For its part, the company claims that it wasn’t cracked, but rather that police distributed fake Sky ECC phones with the company’s branding through illicit channels, tricking criminals into thinking they had the real thing.
But Sky ECC had no explanation for what it described as “temporary interruptions in connection with its servers.”
The prevalence of their phones when it comes to criminals in Belgium and the Netherlands is astounding – one in four active users of the service is in one of the two countries (6,000 in Belgium and 12,000 in the Netherlands).
There are 171,000 active Sky ECC phones worldwide, but only 70,000 of those make monthly calls on the network.
About half of the users in Belgium were located in or around the port of Antwerp, which isn’t entirely surprising.

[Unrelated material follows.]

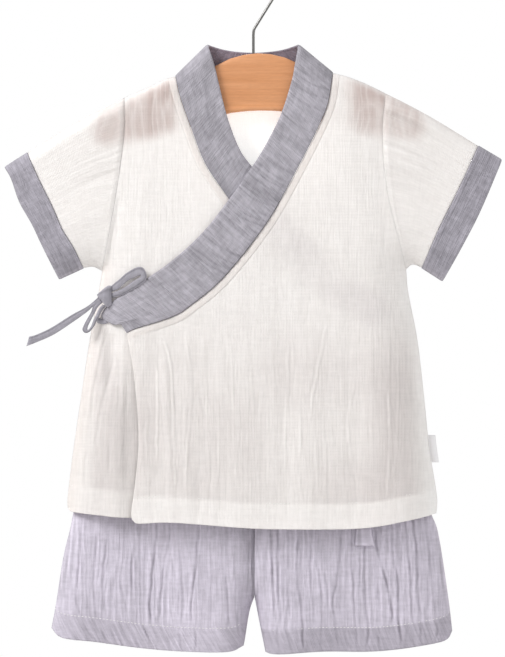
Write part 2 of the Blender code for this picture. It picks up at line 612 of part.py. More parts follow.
def build_shorts(mats):
    legs, waist = shorts_cloth()
    for name, sign, cloth, outer_line, inseam, hem in (
            ("left", -1, legs[0], SHORTS_OUTER_LEFT, INSEAM_LEFT, SHORTS_HEM_LEFT),
            ("right", 1, legs[1], SHORTS_OUTER_RIGHT, INSEAM_RIGHT, SHORTS_HEM_RIGHT)):
        top_z = WAIST_TOP_Z - WAISTBAND_HEIGHT - SEAM_GAP
        corner = (outer_line[1][0], top_z)
        outer = Line([corner] + outer_line[2:])
        rise = [(CENTRE_X, top_z), (CENTRE_X, (top_z + CROTCH_Z) / 2), (CENTRE_X, CROTCH_Z)]
        centre = Chain([rise, inseam], [0.82])
        grid = patch(centre, outer, Line([(CENTRE_X, top_z), corner]), Line(hem))
        rows = spaced((0.0, 5), (0.62, 3), (0.78, 2), (0.82, 2), (0.86, 1), (0.911, 1), (0.914, 1), (1.0, 0))
        cols = eased(16, 0.5)
        outer_rows, inner_rows = [], []
        for s in rows:
            size = 1.0 - 0.6 * smooth(s / 0.6)
            wall = HEM_WALL if s > 0.912 else GAUZE_WALL
            made = []
            for side, order in ((FRONT, cols), (BACK, cols[-2::-1])):
                for k, t in enumerate(order):
                    x, z = grid(s, t)
                    count = k if side == FRONT else len(cols) + k
                    ripple = size * (1 if count % 2 else -1)
                    edge = t == 1.0 or (t == 0.0 and s > 0.8)
                    gap = 0.0 if t == 1.0 else SEAM_GAP / 2
                    point, normal = cloth.place(x, z, side, 0.0 if edge else ripple, gap)
                    if t == 0.0 and s <= 0.82:
                        normal = Vector((0.0, normal.y, normal.z)).normalized()
                        point.x = CENTRE_X + sign * SEAM_GAP / 2
                    made.append((point, normal))
            if s == 0.0:
                made = [(Vector((p.x, p.y, top_z)), Vector((n.x, n.y, 0.0)).normalized()) for p, n in made]
            outer_rows.append([p for p, n in made])
            inner_rows.append([p - n * wall for p, n in made])
        shell("shorts_leg_" + name, outer_rows, inner_rows, mats["shorts"])
    build_waistband(waist, mats)
    build_waist_tie(legs[1], mats)


def build_waistband(cloth, mats):
    sides = [Line(points).poly for points in (SHORTS_OUTER_LEFT, SHORTS_OUTER_RIGHT)]
    outer, inner = [], []
    down = eased(32, 0.5)
    for s in (0.0, 0.5, 1.0):
        level = WAIST_TOP_Z - WAISTBAND_HEIGHT * s
        a, b = [np.array([np.interp(-level, -poly[:, 1], poly[:, 0]), level]) for poly in sides]
        made = []
        for side, order in ((FRONT, down), (BACK, down[-2:0:-1])):
            for k, t in enumerate(order):
                x, z = a + (b - a) * t
                count = k if side == FRONT else len(down) + k
                ripple = 0.0 if t in (0.0, 1.0) else (0.9 if count % 2 else -0.9)
                point, normal = cloth.place(x, z, side, ripple, 0.0)
                normal = Vector((normal.x, normal.y, 0.0)).normalized()
                made.append((Vector((point.x, point.y, z)), normal))
        outer.append([p for p, n in made])
        inner.append([p - n * WAISTBAND_WALL for p, n in made])
    return shell("waistband", outer, inner, mats["shorts"], ring=True)


def build_waist_tie(cloth, mats):
    def face_y(x, z):
        point, _ = cloth.place(x, z, FRONT)
        return point.y - 2.2
    return strap("waist_tie", WAIST_TIE, face_y, 1.4, mats["shorts"], 14)


def build_hanger(mats):
    """Flat shaped wood with rounded edges, and a blind hole for the hook's screw."""
    turn = math.radians(HANGER_TILT_DEG)
    profile = [(-x, t, b) for x, t, b in HANGER_PROFILE[:0:-1]] + HANGER_PROFILE
    rings = []
    for x, top, low in profile:
        high = top - low
        half = min(HANGER_THICK / 2, high / 2 + 1.0)
        radius = min(5.0, high / 2 - 0.2, half - 0.2)
        ring = []
        for cy, cz, first in ((1, 1, 0), (-1, 1, 90), (-1, -1, 180), (1, -1, 270)):
            for step in (0, 45, 90):
                a = math.radians(first + step)
                y = cy * (half - radius) + radius * math.cos(a)
                z = (top + low) / 2 + cz * (high / 2 - radius) + radius * math.sin(a)
                ring.append(Vector((HANGER_CENTRE_X + x * math.cos(turn) - z * math.sin(turn),
                                    y,
                                    HANGER_APEX_Z + x * math.sin(turn) + z * math.cos(turn))))
        rings.append(ring)
    wood = tube("hanger_wood", rings, mats["wood"])
    hole = bpy.data.meshes.new("screw_hole")
    bm = bmesh.new()
    bmesh.ops.create_cone(bm, cap_ends=True, segments=16, radius1=(HOOK_WIRE / 2 + HOOK_HOLE_CLEARANCE) * MM,
                          radius2=(HOOK_WIRE / 2 + HOOK_HOLE_CLEARANCE) * MM,
                          depth=(HOOK_SCREW_DEPTH + 0.4) * 2 * MM)
    bm.to_mesh(hole)
    bm.free()
    cutter = bpy.data.objects.new("screw_hole_cutter", hole)
    cutter.location = (0.0, 0.0, HANGER_APEX_Z * MM)
    cutter.hide_render = True
    cutter.display_type = "WIRE"
    bpy.context.scene.collection.objects.link(cutter)
    cut = wood.modifiers.new("screw_hole", "BOOLEAN")
    cut.operation = "DIFFERENCE"
    cut.solver = "EXACT"
    cut.object = cutter


def build_hook(mats):
    """Wire from the screw end, up to its knee, out to the right and over in an open bend."""
    centre_z = HOOK_WIRE / 2 - HOOK_BEND_RADIUS
    lean = math.radians(31.4)
    path = [Vector((0, 0, HANGER_APEX_Z - HOOK_SCREW_DEPTH)), Vector((0, 0, HANGER_APEX_Z + 4))]
    path += [Vector((0, 0, HOOK_KNEE_Z - 3.0)), Vector((0.4, 0, HOOK_KNEE_Z - 0.4)), Vector((1.8, 0, HOOK_KNEE_Z + 2.4))]
    bend_steps = 16
    for k in range(bend_steps + 1):
        a = -lean + (math.radians(205) + lean) * k / bend_steps
        path.append(Vector((HOOK_BEND_RADIUS * math.cos(a), 0, centre_z + HOOK_BEND_RADIUS * math.sin(a))))
    rings = []
    for k, p in enumerate(path):
        along = (path[min(k + 1, len(path) - 1)] - path[max(k - 1, 0)]).normalized()
        out = along.cross(Vector((0, 1, 0)))
        rings.append([p + (out * math.cos(a) + Vector((0, 1, 0)) * math.sin(a)) * HOOK_WIRE / 2
                      for a in (2 * math.pi * j / 8 for j in range(8))])
    return tube("hook", rings, mats["wire"])


def build():
    for obj in list(bpy.data.objects):
        bpy.data.objects.remove(obj, do_unlink=True)
    mats = {
        "gauze": material("white_double_gauze", (0.90, 0.88, 0.85), 0.9),
        "trim": material("grey_gauze_trim", (0.37, 0.36, 0.42), 0.9),
        "tie": material("grey_tie_tube", (0.36, 0.35, 0.41), 0.9),
        "label": material("woven_label", (0.80, 0.79, 0.86), 0.7),
        "shorts": material("lilac_double_gauze", (0.50, 0.47, 0.57), 0.9),
        "wood": material("beech_wood", (0.65, 0.32, 0.15), 0.45),
        "wire": material("steel_wire", (0.35, 0.35, 0.34), 0.3, 1.0),
    }
    cloth = top_cloth()
    build_top(cloth, mats)
    build_sleeves(cloth, mats)
    build_collar(cloth, mats)
    build_ties(cloth, mats)
    build_label(mats)
    build_shorts(mats)
    build_hanger(mats)
    build_hook(mats)


build()
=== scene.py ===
# %% [markdown]
# # A toddler's wrap top and shorts, hung on a wooden hanger
# The set is sewn from double gauze: two open layers of cotton muslin, tacked together, that
# shrink into long fine creases when they are washed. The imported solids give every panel's place.
# This script loads them as a fixed frame and dresses each panel as a thin, creased shell.

# %% The frame and the units
import math
import bmesh
import bpy
import numpy as np
from mathutils import Matrix, Vector


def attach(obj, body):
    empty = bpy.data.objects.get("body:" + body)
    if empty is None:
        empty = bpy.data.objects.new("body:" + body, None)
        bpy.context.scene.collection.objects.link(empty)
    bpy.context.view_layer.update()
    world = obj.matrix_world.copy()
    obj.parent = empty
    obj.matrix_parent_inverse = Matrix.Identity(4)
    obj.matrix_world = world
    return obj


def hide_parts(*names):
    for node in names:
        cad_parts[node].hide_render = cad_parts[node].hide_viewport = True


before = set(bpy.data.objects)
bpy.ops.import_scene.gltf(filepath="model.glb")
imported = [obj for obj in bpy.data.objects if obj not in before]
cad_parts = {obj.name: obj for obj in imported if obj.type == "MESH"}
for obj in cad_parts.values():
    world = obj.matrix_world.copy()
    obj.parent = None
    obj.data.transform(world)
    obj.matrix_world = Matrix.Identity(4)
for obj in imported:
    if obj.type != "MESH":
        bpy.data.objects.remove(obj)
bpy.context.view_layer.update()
MM = 0.001
FRONT, BACK = -1.0, 1.0

# %% [markdown]
# ## Camera
# The garment was photographed square on, from about as high as its middle. A long lens from
# 4 m keeps the hems nearly straight. The frame's height is 657 pixels of 0.87 mm, measured in
# the plane of the garment's front face.

# %% Camera
MM_PER_PIXEL = 0.87
PHOTO_HEIGHT_PX = 657
CAMERA_DISTANCE = 4.0
FRONT_FACE = 0.014
SENSOR_MM = 36.0
CAMERA_X, CAMERA_Z = -0.0008, -0.3122
VIEW_HEIGHT = PHOTO_HEIGHT_PX * MM_PER_PIXEL * MM
camera_data = bpy.data.cameras.new("camera")
camera_data.sensor_fit = "VERTICAL"
camera_data.sensor_height = SENSOR_MM
camera_data.lens = SENSOR_MM * (CAMERA_DISTANCE - FRONT_FACE) / VIEW_HEIGHT
camera = bpy.data.objects.new("camera", camera_data)
camera.location = (CAMERA_X, -CAMERA_DISTANCE, CAMERA_Z)
camera.rotation_euler = (math.pi / 2, 0.0, 0.0)
bpy.context.scene.collection.objects.link(camera)
bpy.context.scene.camera = camera
print("lens", round(camera_data.lens, 1), "mm")

# %% [markdown]
# ## The cut of the pieces
# Each table is a seam or an edge of the laid-out garment, in millimetres, as columns x and z.
# They are the same few points that the solids were made from, so every shell lies on its solid.

# %% Seams and edges of the top
SLEEVE_TOP_LEFT = [(-197.2, -158.7), (-178.5, -146.7), (-145.6, -127.2), (-124.6, -117.4), (-112.6, -110.8)]
SLEEVE_TOP_RIGHT = [(196.3, -152.8), (176.8, -140.7), (154.3, -127.2), (131.9, -115.2), (115.4, -107.0)]
SHOULDER_LEFT = [(-112.6, -110.8), (-90.0, -100.8), (-78.8, -95.2), (-68.2, -92.0)]
SHOULDER_RIGHT = [(115.4, -107.0), (100.0, -99.4), (84.0, -93.0), (69.5, -89.1)]
COLLAR_CORNER_LEFT = (-40.0, -64.2)
COLLAR_CORNER_RIGHT = (39.3, -64.2)
CUFF_TOP_LEFT = (-217.3, -171.5)
CUFF_TOP_RIGHT = (216.9, -165.0)
CUFF_SEAM_LEFT = [(-197.2, -158.7), (-187.1, -181.6), (-174.7, -206.5), (-166.4, -225.7), (-156.3, -242.2),
                  (-148.4, -259.4)]
CUFF_SEAM_RIGHT = [(196.3, -152.8), (176.8, -194.6), (161.8, -224.6), (146.9, -259.1)]
CUFF_END_LEFT = [(-217.3, -171.5), (-211.3, -181.6), (-203.8, -202.4), (-193.0, -221.5), (-183.1, -242.3),
                 (-169.7, -269.2)]
CUFF_END_RIGHT = [(216.9, -165.0), (197.9, -209.6), (182.0, -240.5), (165.2, -270.9)]
SLEEVE_LOW_LEFT = [(-148.4, -259.4), (-140.0, -258.4), (-132.1, -262.0)]
SLEEVE_LOW_RIGHT = [(146.9, -259.1), (139.0, -256.4), (133.4, -260.5)]
ARMHOLE_LEFT = [(-112.6, -110.8), (-112.6, -143.9), (-120.4, -200.4), (-132.1, -262.0)]
ARMHOLE_RIGHT = [(115.4, -107.0), (112.4, -143.3), (116.9, -194.4), (133.4, -260.5)]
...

With Antwerp being one of the world’s largest ports, Belgium is ranked 5th in the world as an entrypoint for counterfeit goods arriving by shipping container. Because less than 2% of such containers are physically searched, they’re an ideal method of transport for those involved in organised crime.
Or an ideal torture chamber. One such container by the Belgian-Dutch border was found to have been converted into just that, its discovery last summer also the result of the cracking of an encrypted messaging service – in this case Encrochat. Its cracking by French and Dutch investigators led to over a hundred arrests in the Netherlands and uncovered a network of drug laboratories.
A number of investigations are also still currently underway in Belgium based on the information from that cracking.
Police expect that over the coming weeks and months, several new cases will be opened (or additional reports will be drawn up in ongoing ones) now that Sky ECC has followed.
Public prosecutors are calling it a breach in the walls of organised crime, all because ‘the world’s most secure messaging app’ wasn’t so uncrackable after all.